No description has been provided for this image
In [ ]:
fig,ax = plt.subplots()
xticks = np.arange(len(train_objects)+1)
for i in range(n_objects):
    ax.plot(vs_test[:,i],ls='-',alpha=.5,label=test_names[i],lw=3)
ax.legend()
ax.set_xticks(xticks)
ax.set_xticklabels(['start']+[' '.join([test_names[x] for x in test_object]) for test_object in test_objects],rotation=30)
ax.set_title('Test Phase')
plt.show()
No description has been provided for this image

Activity¶

Test your partner's hypothesis generalization of blicketness. In this activity you will pretend to be experimenters and participants, looking to see how well people generalize causal relationships from experiments.

Procedure

Experimenter:

From three objects (A,B,C), select at least one to be a blicket (and keep it a secret).

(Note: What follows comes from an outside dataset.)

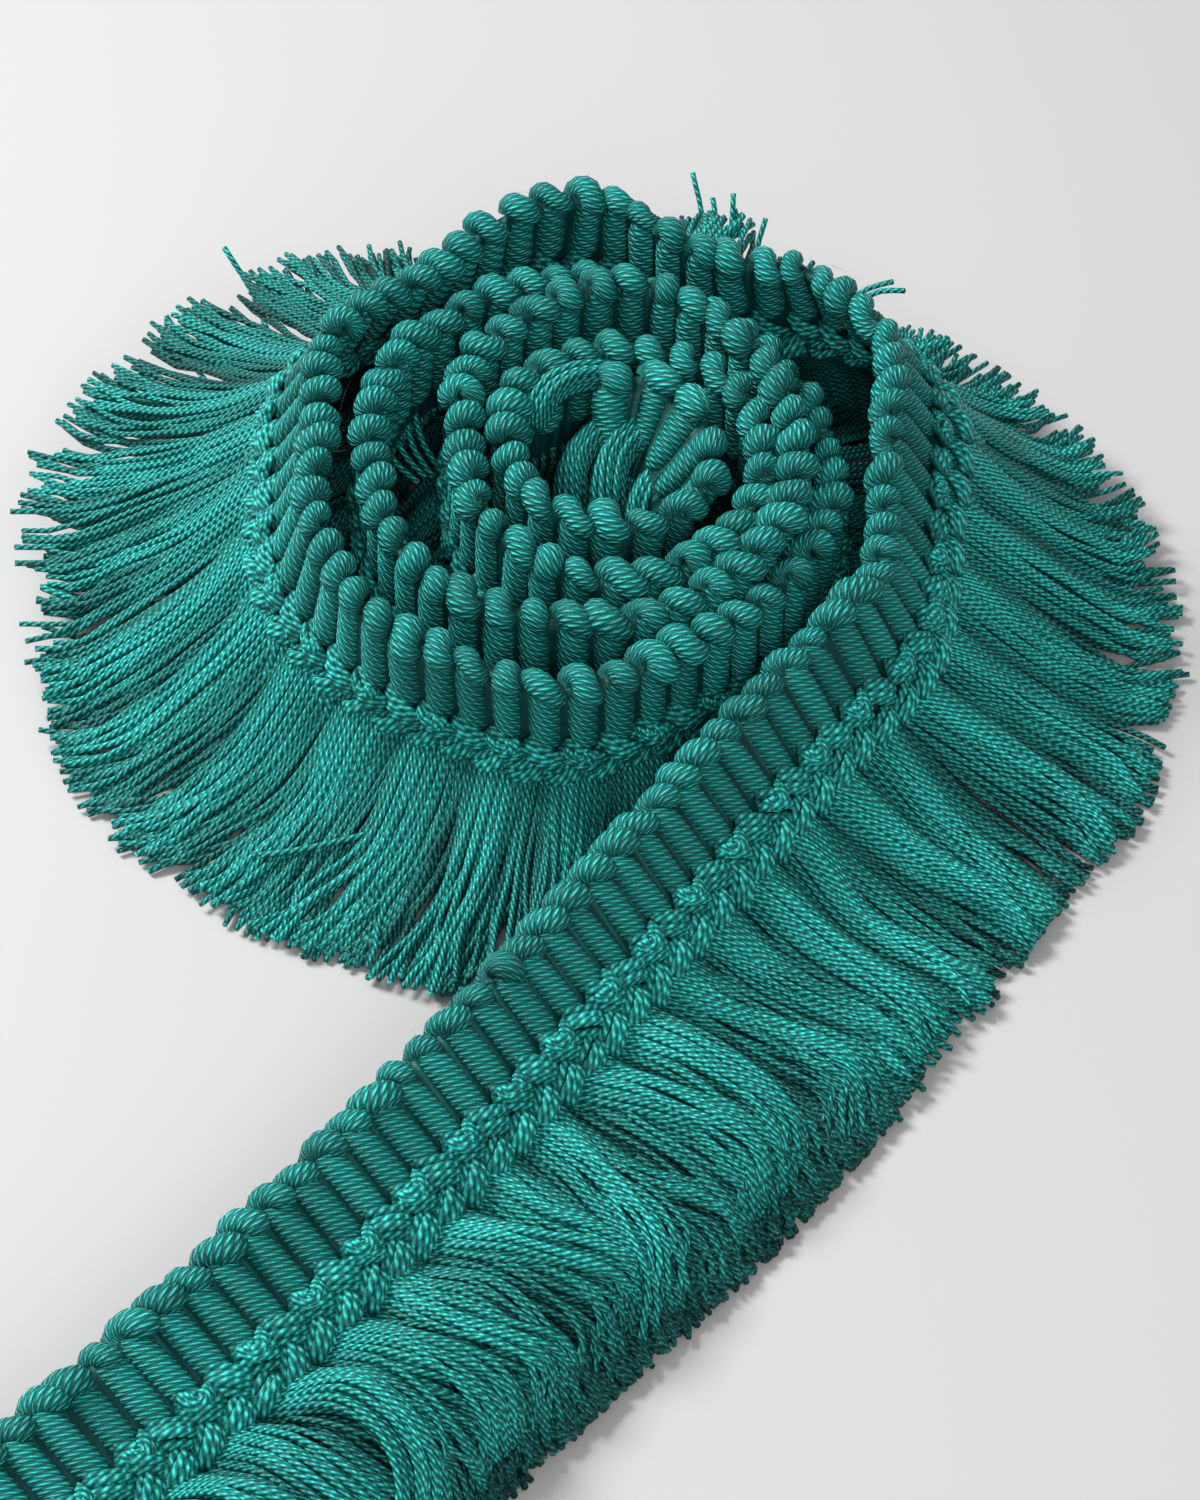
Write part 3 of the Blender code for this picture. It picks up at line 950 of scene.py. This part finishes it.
class Layer(NamedTuple):
    """Some layers of yarns that share their bunches.

    depths says how deep each lies, from 0 on top to 1 at the bottom, spread how far a bunch
    swings to one side, ragged how much the yarns differ in length, as a share, and lift how
    much the bunches differ in height.
    """

    depths: tuple[float, ...]
    per_bunch: int
    spread: float
    ragged: float
    lift: float = 0.3


# How much of each sideways move shows at the three stops of a yarn's fall, with a row each for
# swing, bend, gathering, clumping, straying and sweep.
SIDEWAYS = np.array(
    [
        (0.28, 0.8, 1.0),
        (0.9, 0.6, 0.0),
        (-0.6, -1.0, -0.9),
        (0.0, 0.3, 0.8),
        (0.3, 0.9, 1.0),
        (-0.5, -0.9, -0.2),
    ]
)
CLUMPS = (2, 5)
FANNING = (0.45, 0.95)
BEND_SHARE = 0.6
YARN_RAGGED = 0.8
LENGTH_LIMITS = (0.82, 1.06)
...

Then, you must pick a blicket machine:

  • Disjunctive (any blicket will make the machine go off)
  • Conjunctive (requires two blickets for the machine to go off)
  • Anything more complex
    • exactly 1 or 2 blickets
    • Blicket and a non Blicket (mean one)
    • etc.

Keep in mind that if your detecter requires 2 or 3 blickets then you should have at least that many blickets in your three objects (to be nice).

Participant

Your job as is to determine what objects are blickets, and if you can guess what makes the detector go off.

You have 6 experiments you can conduct selecting any set of the objects and place them on the machine. The experimenter will tell you if the detector turns on.

I recommend you write down your experiments.

Then the experimenter will ask 2 questions which the participant must answer:

  1. What objects are blickets?
  2. What makes the blicket detector go off?